STATED GOAL:
Word for word, restate every line of the material.

INFORMATION SHOWN:
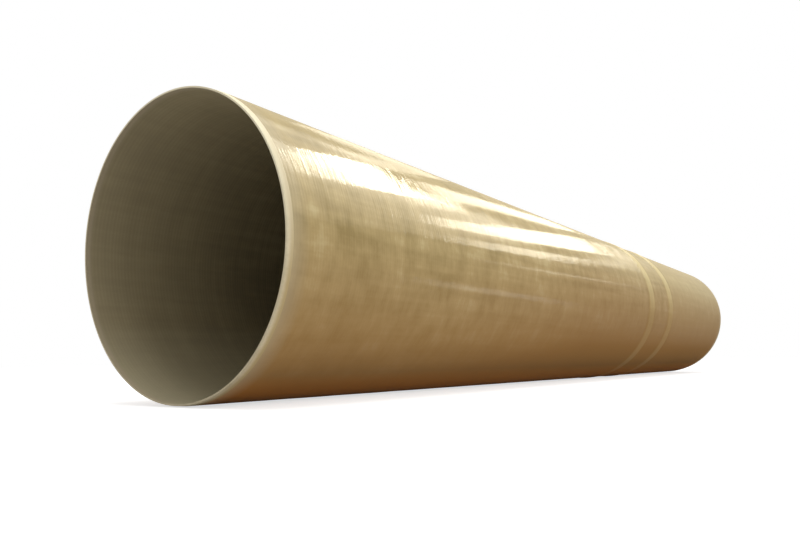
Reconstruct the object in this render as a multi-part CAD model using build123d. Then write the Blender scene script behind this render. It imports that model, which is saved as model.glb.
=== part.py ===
from build123d import *
import os

# Wound fiberglass pipe lying on its side, in millimetres.
# Its axis runs along X, its middle is at X = 0 and the floor is at Z = 0.

# Barrel
length = 6000.0
bore = 1000.0
wall = 8.0

# Bevel ground on the outside of each end, down to a thin rim
bevel_length = 26.0
rim = 6.0

# Broken edge around the mouth of the bore at each end
mouth_break = 1.0

# Reinforcing hoops wound over the barrel towards its far end
hoop_count = 2
last_hoop_to_end = 1885.0
hoop_spacing = 500.0
hoop_rise = 3.0
hoop_crown = 80.0
hoop_shoulder = 30.0

bore_radius = bore / 2
barrel_radius = bore_radius + wall
rim_radius = bore_radius + rim
crown_radius = barrel_radius + hoop_rise
near_end = -length / 2
far_end = length / 2
last_hoop = far_end - last_hoop_to_end
hoop_places = [last_hoop - hoop_spacing * n for n in reversed(range(hoop_count))]


def shoulder(start, end):
    # Two equal arcs, level at both ends, where the overlapped rovings thin out
    middle = ((start[0] + end[0]) / 2, (start[1] + end[1]) / 2)
    leaving = TangentArc(start, middle, tangent=(1, 0))
    arriving = TangentArc(middle, end, tangent=leaving % 1)
    return [leaving, arriving]


def hoop(place):
    foot = place - hoop_crown / 2 - hoop_shoulder
    rise_end = place - hoop_crown / 2
    fall_start = place + hoop_crown / 2
    heel = place + hoop_crown / 2 + hoop_shoulder
    rise = shoulder((foot, barrel_radius), (rise_end, crown_radius))
    crown = Line((rise_end, crown_radius), (fall_start, crown_radius))
    fall = shoulder((fall_start, crown_radius), (heel, barrel_radius))
    return [*rise, crown, *fall]


# Outside of the wall, from the near rim over the hoops to the far rim
bevel_start = (near_end + bevel_length, barrel_radius)
bevel_end = (far_end - bevel_length, barrel_radius)
outside = [Line((near_end, rim_radius), bevel_start)]
for place in hoop_places:
    wound = hoop(place)
    outside.append(Line(outside[-1] @ 1, wound[0] @ 0))
    outside.extend(wound)
outside.append(Line(outside[-1] @ 1, bevel_end))
outside.append(Line(bevel_end, (far_end, rim_radius)))

# Far rim, bore and near rim
inside = Polyline(
    (far_end, rim_radius),
    (far_end, bore_radius + mouth_break),
    (far_end - mouth_break, bore_radius),
    (near_end + mouth_break, bore_radius),
    (near_end, bore_radius + mouth_break),
    (near_end, rim_radius),
)

# The section is drawn with the axis along X and the radius along Y, then turned about X
section = make_face([*outside, inside])
pipe = revolve(section, axis=Axis.X, revolution_arc=360)
pipe = Pos(0, 0, crown_radius) * pipe

os.makedirs("parts", exist_ok=True)
export_step(pipe, "parts/pipe.step")
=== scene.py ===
import math
import random

import bpy
from mathutils import Matrix, Vector


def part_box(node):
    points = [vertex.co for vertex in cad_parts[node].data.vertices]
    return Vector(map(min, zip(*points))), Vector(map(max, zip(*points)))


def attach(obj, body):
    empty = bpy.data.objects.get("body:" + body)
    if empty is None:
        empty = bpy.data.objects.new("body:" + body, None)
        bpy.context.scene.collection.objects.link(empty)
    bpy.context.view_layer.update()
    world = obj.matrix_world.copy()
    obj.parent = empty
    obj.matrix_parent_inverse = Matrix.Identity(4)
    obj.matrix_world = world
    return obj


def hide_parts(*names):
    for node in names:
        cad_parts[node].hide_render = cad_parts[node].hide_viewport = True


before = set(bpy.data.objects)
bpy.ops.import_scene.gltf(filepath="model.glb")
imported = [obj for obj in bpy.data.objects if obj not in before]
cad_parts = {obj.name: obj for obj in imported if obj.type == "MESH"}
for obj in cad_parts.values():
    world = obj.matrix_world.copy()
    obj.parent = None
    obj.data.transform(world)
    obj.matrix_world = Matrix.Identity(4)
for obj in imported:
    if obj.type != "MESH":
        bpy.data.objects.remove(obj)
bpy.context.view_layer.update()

pipeLow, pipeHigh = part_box("pipe")
print("stage: frame loaded")


def linear(hexColour, alpha=1.0):
    # sRGB hex to the linear values that the sockets take
    parts = [int(hexColour[i:i + 2], 16) / 255 for i in (1, 3, 5)]
    return [p / 12.92 if p <= 0.04045 else ((p + 0.055) / 1.055) ** 2.4 for p in parts] + [alpha]


def addNode(tree, kind, settings=None, links=None):
    # A setting is a property of the node, or else the name or number of an input
    node = tree.nodes.new(kind)
    for key, value in (settings or {}).items():
        if isinstance(key, str) and key in node.bl_rna.properties:
            setattr(node, key, value)
        else:
            node.inputs[key].default_value = value
    for key, socket in (links or {}).items():
        tree.links.new(socket, node.inputs[key])
    return node


def newMaterial(name):
    made = bpy.data.materials.new(name)
    made.use_nodes = True
    made.node_tree.nodes.clear()
    return made, made.node_tree


def setStops(ramp, stops):
    # stops: (place from 0 to 1, sRGB hex)
    elements = ramp.color_ramp.elements
    elements[0].position, elements[0].color = stops[0][0], linear(stops[0][1])
    elements[1].position, elements[1].color = stops[-1][0], linear(stops[-1][1])
    for place, colour in stops[1:-1]:
        elements.new(place).color = linear(colour)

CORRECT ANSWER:
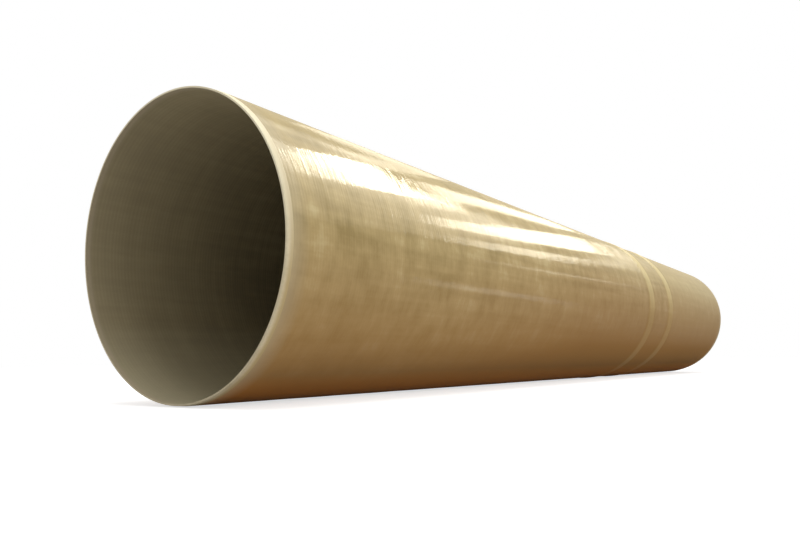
Reconstruct the object in this render as a multi-part CAD model using build123d. Then write the Blender scene script behind this render. It imports that model, which is saved as model.glb.
=== part.py ===
from build123d import *
import os

# Wound fiberglass pipe lying on its side, in millimetres.
# Its axis runs along X, its middle is at X = 0 and the floor is at Z = 0.

# Barrel
length = 6000.0
bore = 1000.0
wall = 8.0

# Bevel ground on the outside of each end, down to a thin rim
bevel_length = 26.0
rim = 6.0

# Broken edge around the mouth of the bore at each end
mouth_break = 1.0

# Reinforcing hoops wound over the barrel towards its far end
hoop_count = 2
last_hoop_to_end = 1885.0
hoop_spacing = 500.0
hoop_rise = 3.0
hoop_crown = 80.0
hoop_shoulder = 30.0

bore_radius = bore / 2
barrel_radius = bore_radius + wall
rim_radius = bore_radius + rim
crown_radius = barrel_radius + hoop_rise
near_end = -length / 2
far_end = length / 2
last_hoop = far_end - last_hoop_to_end
hoop_places = [last_hoop - hoop_spacing * n for n in reversed(range(hoop_count))]


def shoulder(start, end):
    # Two equal arcs, level at both ends, where the overlapped rovings thin out
    middle = ((start[0] + end[0]) / 2, (start[1] + end[1]) / 2)
    leaving = TangentArc(start, middle, tangent=(1, 0))
    arriving = TangentArc(middle, end, tangent=leaving % 1)
    return [leaving, arriving]


def hoop(place):
    foot = place - hoop_crown / 2 - hoop_shoulder
    rise_end = place - hoop_crown / 2
    fall_start = place + hoop_crown / 2
    heel = place + hoop_crown / 2 + hoop_shoulder
    rise = shoulder((foot, barrel_radius), (rise_end, crown_radius))
    crown = Line((rise_end, crown_radius), (fall_start, crown_radius))
    fall = shoulder((fall_start, crown_radius), (heel, barrel_radius))
    return [*rise, crown, *fall]


# Outside of the wall, from the near rim over the hoops to the far rim
bevel_start = (near_end + bevel_length, barrel_radius)
bevel_end = (far_end - bevel_length, barrel_radius)
outside = [Line((near_end, rim_radius), bevel_start)]
for place in hoop_places:
    wound = hoop(place)
    outside.append(Line(outside[-1] @ 1, wound[0] @ 0))
    outside.extend(wound)
outside.append(Line(outside[-1] @ 1, bevel_end))
outside.append(Line(bevel_end, (far_end, rim_radius)))

# Far rim, bore and near rim
inside = Polyline(
    (far_end, rim_radius),
    (far_end, bore_radius + mouth_break),
    (far_end - mouth_break, bore_radius),
    (near_end + mouth_break, bore_radius),
    (near_end, bore_radius + mouth_break),
    (near_end, rim_radius),
)

# The section is drawn with the axis along X and the radius along Y, then turned about X
section = make_face([*outside, inside])
pipe = revolve(section, axis=Axis.X, revolution_arc=360)
pipe = Pos(0, 0, crown_radius) * pipe

os.makedirs("parts", exist_ok=True)
export_step(pipe, "parts/pipe.step")
=== scene.py ===
import math
import random

import bpy
from mathutils import Matrix, Vector


def part_box(node):
    points = [vertex.co for vertex in cad_parts[node].data.vertices]
    return Vector(map(min, zip(*points))), Vector(map(max, zip(*points)))


def attach(obj, body):
    empty = bpy.data.objects.get("body:" + body)
    if empty is None:
        empty = bpy.data.objects.new("body:" + body, None)
        bpy.context.scene.collection.objects.link(empty)
    bpy.context.view_layer.update()
    world = obj.matrix_world.copy()
    obj.parent = empty
    obj.matrix_parent_inverse = Matrix.Identity(4)
    obj.matrix_world = world
    return obj


def hide_parts(*names):
    for node in names:
        cad_parts[node].hide_render = cad_parts[node].hide_viewport = True


before = set(bpy.data.objects)
bpy.ops.import_scene.gltf(filepath="model.glb")
imported = [obj for obj in bpy.data.objects if obj not in before]
cad_parts = {obj.name: obj for obj in imported if obj.type == "MESH"}
for obj in cad_parts.values():
    world = obj.matrix_world.copy()
    obj.parent = None
    obj.data.transform(world)
    obj.matrix_world = Matrix.Identity(4)
for obj in imported:
    if obj.type != "MESH":
        bpy.data.objects.remove(obj)
bpy.context.view_layer.update()

pipeLow, pipeHigh = part_box("pipe")
print("stage: frame loaded")


def linear(hexColour, alpha=1.0):
    # sRGB hex to the linear values that the sockets take
    parts = [int(hexColour[i:i + 2], 16) / 255 for i in (1, 3, 5)]
    return [p / 12.92 if p <= 0.04045 else ((p + 0.055) / 1.055) ** 2.4 for p in parts] + [alpha]


def addNode(tree, kind, settings=None, links=None):
    # A setting is a property of the node, or else the name or number of an input
    node = tree.nodes.new(kind)
    for key, value in (settings or {}).items():
        if isinstance(key, str) and key in node.bl_rna.properties:
            setattr(node, key, value)
        else:
            node.inputs[key].default_value = value
    for key, socket in (links or {}).items():
        tree.links.new(socket, node.inputs[key])
    return node


def newMaterial(name):
    made = bpy.data.materials.new(name)
    made.use_nodes = True
    made.node_tree.nodes.clear()
    return made, made.node_tree


def setStops(ramp, stops):
    # stops: (place from 0 to 1, sRGB hex)
    elements = ramp.color_ramp.elements
    elements[0].position, elements[0].color = stops[0][0], linear(stops[0][1])
    elements[1].position, elements[1].color = stops[-1][0], linear(stops[-1][1])
    for place, colour in stops[1:-1]:
        elements.new(place).color = linear(colour)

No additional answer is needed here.